Your instructions:
Copy out all the data, word for word.

Raw data:
|---|

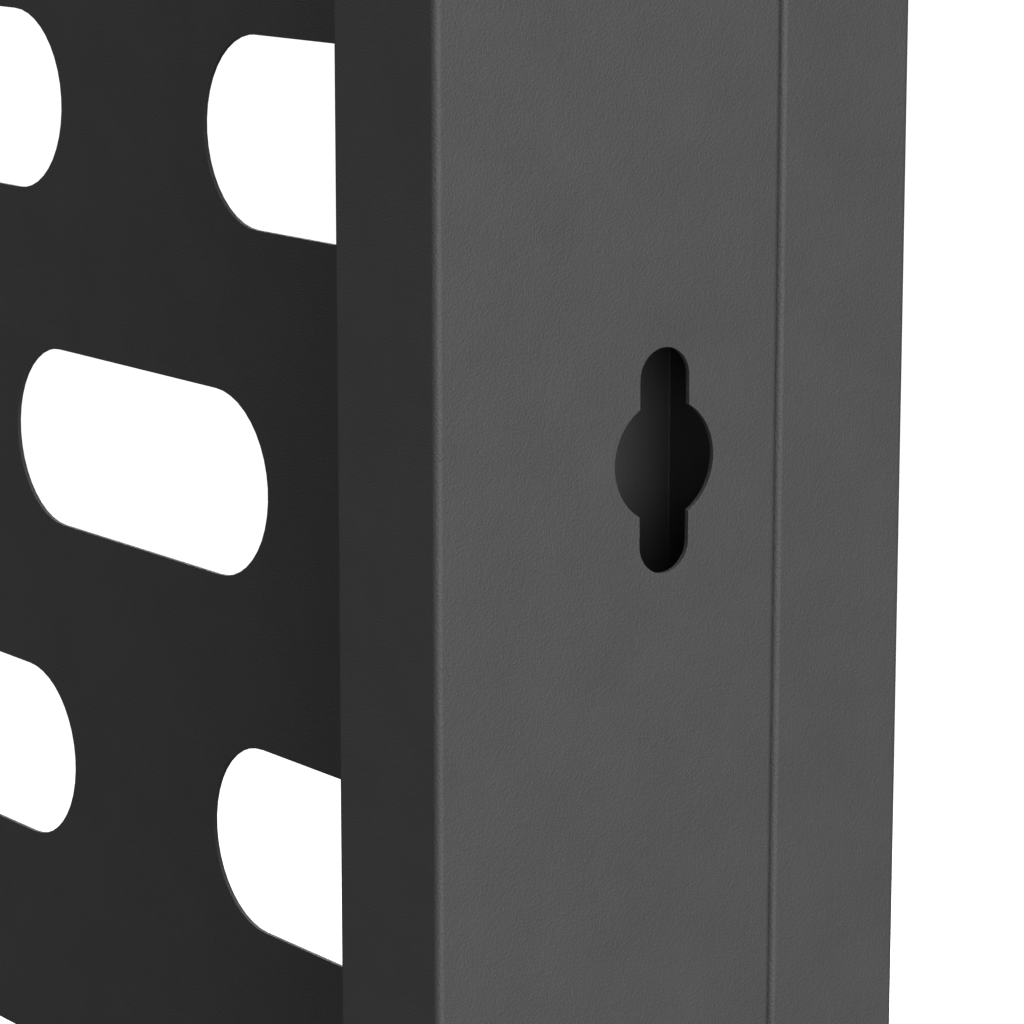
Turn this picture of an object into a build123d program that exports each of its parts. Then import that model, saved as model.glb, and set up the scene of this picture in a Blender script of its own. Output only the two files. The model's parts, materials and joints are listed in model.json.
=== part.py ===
"""Single-sided gondola shelving unit: one bay, in millimetres, +Z up.

Two keyholed uprights stand on base legs in front of a welded rear frame that carries three slotted sheets.
Shelves hang in the keyholes on side brackets, and a base deck lies between the legs.
X runs across the bay, goods are taken from the -Y side, and the origin is on the floor under the middle.
While a piece is made, y = 0 is the uprights' front face; each piece is shifted to the origin when written.
"""

import os

from build123d import *

# Overall sizes
bay_centres = 900.0  # between the centre lines of the two uprights
base_reach = 400.0  # base leg in front of the uprights
panel_count = 3  # slotted sheets, one above the other
bands_per_panel = 2  # bands of slot rows in one sheet
rows_per_band = 3
row_pitch = 75.0  # slot row to slot row
band_gap = 15.0  # more plain sheet between one band and the next
foot_height = 25.0  # floor to the underside of legs, uprights and stiles
bottom_rail_height = 45.0  # floor to the middle of the lowest rear rail

# Uprights and rear frame tubes
upright_width = 30.0
upright_depth = 72.0
tube_wall = 1.0
tube_radius = 1.3
least_radius = 0.05  # inside corner where a wall is thicker than its outside radius
rear_tube_depth = 29.0
rail_height = 30.0

# Double-ended keyholes, through both side walls of each upright
keyhole_circle = 21.2
keyhole_slot = 10.5
keyhole_height = 39.0
keyhole_setback = 47.2  # upright's front face to the keyhole centre
keyhole_top_drop = 101.0  # upright's top to the highest keyhole centre
keyhole_row_step = 2  # slot rows from one keyhole to the next
keyhole_floor_gap = 40.0  # base leg's top to the lowest keyhole centre, at least

# Slotted sheets
sheet_gauge = 0.9
slot_length = 106.0
slot_height = 40.0
slot_pitch = 165.7
slot_edge_margin = 40.0  # plain sheet beside the longest row, at least
sheet_flange = 12.0  # folded back along the stiles, between the rails
sheet_gap = 1.0  # sheet to upright, and sheet to sheet

# Base
leg_height = 60.0
leg_wall = 1.5
angle_leg = 27.0  # base angle, down the inside of the leg
angle_ledge = 20.0  # base angle, inwards under the deck
angle_gauge = 2.0
angle_bolt_margin = 3.0  # leg's underside to the band that the angle's bolts are centred in
kick_setback = 25.0
kick_gauge = 1.0
kick_return = 22.0
kick_floor_gap = 8.0
kick_deck_gap = 3.0

# Deck and shelves
shelf_depth = 300.0
tray_height = 30.0
tray_gauge = 1.0
tray_lip = 10.0
fold_radius = 2.0
tray_back_gap = 1.0  # tray to the screw heads on the slotted sheet
tray_side_gap = 0.3  # shelf tray to bracket
deck_side_gap = 1.0  # base deck to base leg
stiffener_width = 40.0
stiffener_height = 16.0
stiffener_flange = 10.0
deck_stiffeners = 2
strip_depth = 5.0
strip_wall = 1.2
strip_return = 4.0

# Shelf brackets and their headed studs
shelf_keyholes = (6, 4, 2)  # upper stud's keyhole, counted down from the highest one
bracket_gauge = 2.5
bracket_upright_gap = 0.3
bracket_back_margin = 13.0  # keyhole centre to the bracket's back edge
bracket_nose_height = 36.0
bracket_nose_setback = 5.0
bracket_corner = 6.0
bracket_foot = 20.0  # plate below the lower stud
ledge_width = 18.0
ledge_gauge = 2.0
stud_drop = 45.0  # bracket's top edge to the upper stud
stud_side_clearance = 0.25  # shank to the side of the keyhole's slot
stud_seat_clearance = 0.1
stud_head_radius = 8.5
stud_head_height = 2.5
stud_spigot_radius = 3.5
stud_tail_radius = 5.5
stud_tail_height = 1.0

# Levelling feet
foot_pad_radius = 15.0
foot_pad_rim = 4.0
foot_pad_neck_radius = 9.0
foot_pad_height = 12.0
stem_radius = 5.0
stem_length = 55.0
stem_socket = 6.0  # stem sunk in the pad
thread_clearance = 0.05
lock_nut_flats = 17.0
lock_nut_height = 6.0
weld_nut_height = 8.0
base_plate_gauge = 4.0
front_foot_inset = 55.0  # leg's front end to the foot
rear_foot_setback = 36.0  # upright's front face to the foot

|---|

Correct answer:
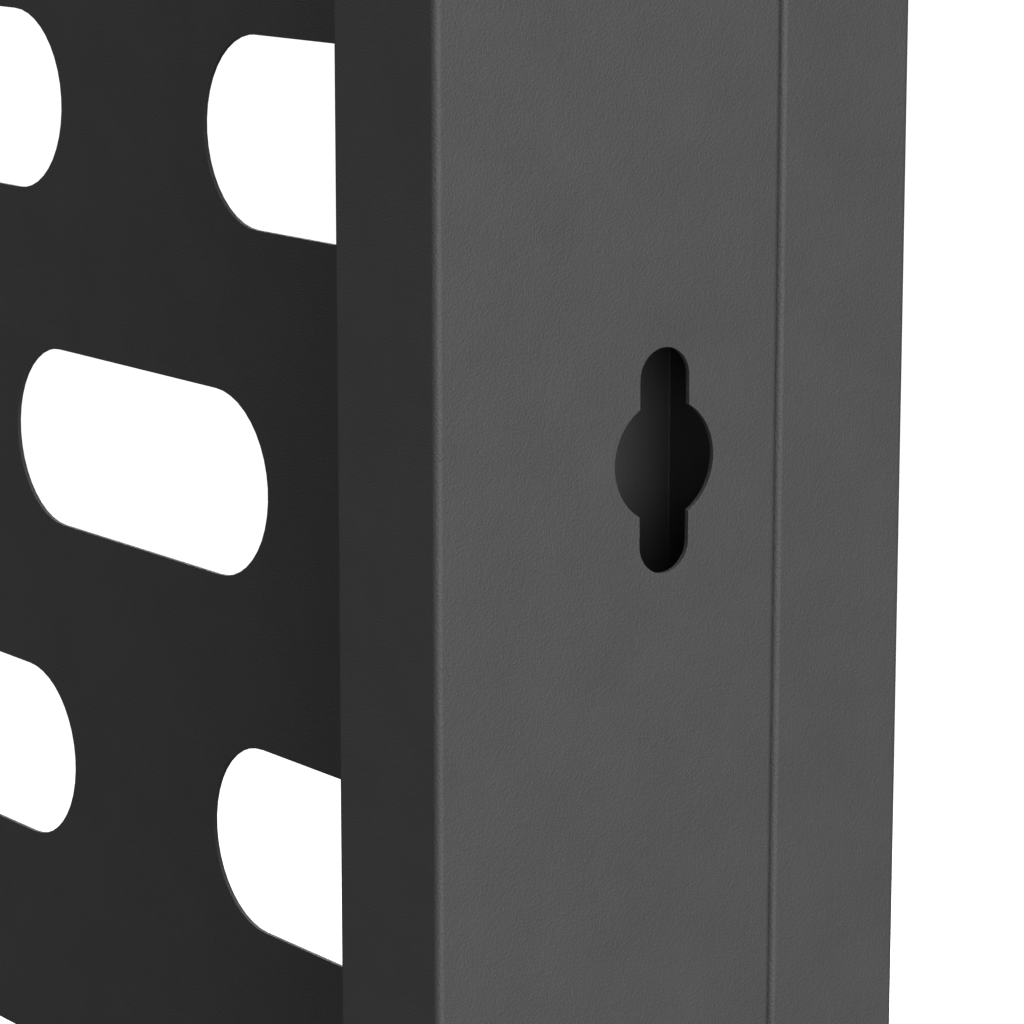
Turn this picture of an object into a build123d program that exports each of its parts. Then import that model, saved as model.glb, and set up the scene of this picture in a Blender script of its own. Output only the two files. The model's parts, materials and joints are listed in model.json.
=== part.py ===
"""Single-sided gondola shelving unit: one bay, in millimetres, +Z up.

Two keyholed uprights stand on base legs in front of a welded rear frame that carries three slotted sheets.
Shelves hang in the keyholes on side brackets, and a base deck lies between the legs.
X runs across the bay, goods are taken from the -Y side, and the origin is on the floor under the middle.
While a piece is made, y = 0 is the uprights' front face; each piece is shifted to the origin when written.
"""

import os

from build123d import *

# Overall sizes
bay_centres = 900.0  # between the centre lines of the two uprights
base_reach = 400.0  # base leg in front of the uprights
panel_count = 3  # slotted sheets, one above the other
bands_per_panel = 2  # bands of slot rows in one sheet
rows_per_band = 3
row_pitch = 75.0  # slot row to slot row
band_gap = 15.0  # more plain sheet between one band and the next
foot_height = 25.0  # floor to the underside of legs, uprights and stiles
bottom_rail_height = 45.0  # floor to the middle of the lowest rear rail

# Uprights and rear frame tubes
upright_width = 30.0
upright_depth = 72.0
tube_wall = 1.0
tube_radius = 1.3
least_radius = 0.05  # inside corner where a wall is thicker than its outside radius
rear_tube_depth = 29.0
rail_height = 30.0

# Double-ended keyholes, through both side walls of each upright
keyhole_circle = 21.2
keyhole_slot = 10.5
keyhole_height = 39.0
keyhole_setback = 47.2  # upright's front face to the keyhole centre
keyhole_top_drop = 101.0  # upright's top to the highest keyhole centre
keyhole_row_step = 2  # slot rows from one keyhole to the next
keyhole_floor_gap = 40.0  # base leg's top to the lowest keyhole centre, at least

# Slotted sheets
sheet_gauge = 0.9
slot_length = 106.0
slot_height = 40.0
slot_pitch = 165.7
slot_edge_margin = 40.0  # plain sheet beside the longest row, at least
sheet_flange = 12.0  # folded back along the stiles, between the rails
sheet_gap = 1.0  # sheet to upright, and sheet to sheet

# Base
leg_height = 60.0
leg_wall = 1.5
angle_leg = 27.0  # base angle, down the inside of the leg
angle_ledge = 20.0  # base angle, inwards under the deck
angle_gauge = 2.0
angle_bolt_margin = 3.0  # leg's underside to the band that the angle's bolts are centred in
kick_setback = 25.0
kick_gauge = 1.0
kick_return = 22.0
kick_floor_gap = 8.0
kick_deck_gap = 3.0

# Deck and shelves
shelf_depth = 300.0
tray_height = 30.0
tray_gauge = 1.0
tray_lip = 10.0
fold_radius = 2.0
tray_back_gap = 1.0  # tray to the screw heads on the slotted sheet
tray_side_gap = 0.3  # shelf tray to bracket
deck_side_gap = 1.0  # base deck to base leg
stiffener_width = 40.0
stiffener_height = 16.0
stiffener_flange = 10.0
deck_stiffeners = 2
strip_depth = 5.0
strip_wall = 1.2
strip_return = 4.0

# Shelf brackets and their headed studs
shelf_keyholes = (6, 4, 2)  # upper stud's keyhole, counted down from the highest one
bracket_gauge = 2.5
bracket_upright_gap = 0.3
bracket_back_margin = 13.0  # keyhole centre to the bracket's back edge
bracket_nose_height = 36.0
bracket_nose_setback = 5.0
bracket_corner = 6.0
bracket_foot = 20.0  # plate below the lower stud
ledge_width = 18.0
ledge_gauge = 2.0
stud_drop = 45.0  # bracket's top edge to the upper stud
stud_side_clearance = 0.25  # shank to the side of the keyhole's slot
stud_seat_clearance = 0.1
stud_head_radius = 8.5
stud_head_height = 2.5
stud_spigot_radius = 3.5
stud_tail_radius = 5.5
stud_tail_height = 1.0

# Levelling feet
foot_pad_radius = 15.0
foot_pad_rim = 4.0
foot_pad_neck_radius = 9.0
foot_pad_height = 12.0
stem_radius = 5.0
stem_length = 55.0
stem_socket = 6.0  # stem sunk in the pad
thread_clearance = 0.05
lock_nut_flats = 17.0
lock_nut_height = 6.0
weld_nut_height = 8.0
base_plate_gauge = 4.0
front_foot_inset = 55.0  # leg's front end to the foot
rear_foot_setback = 36.0  # upright's front face to the foot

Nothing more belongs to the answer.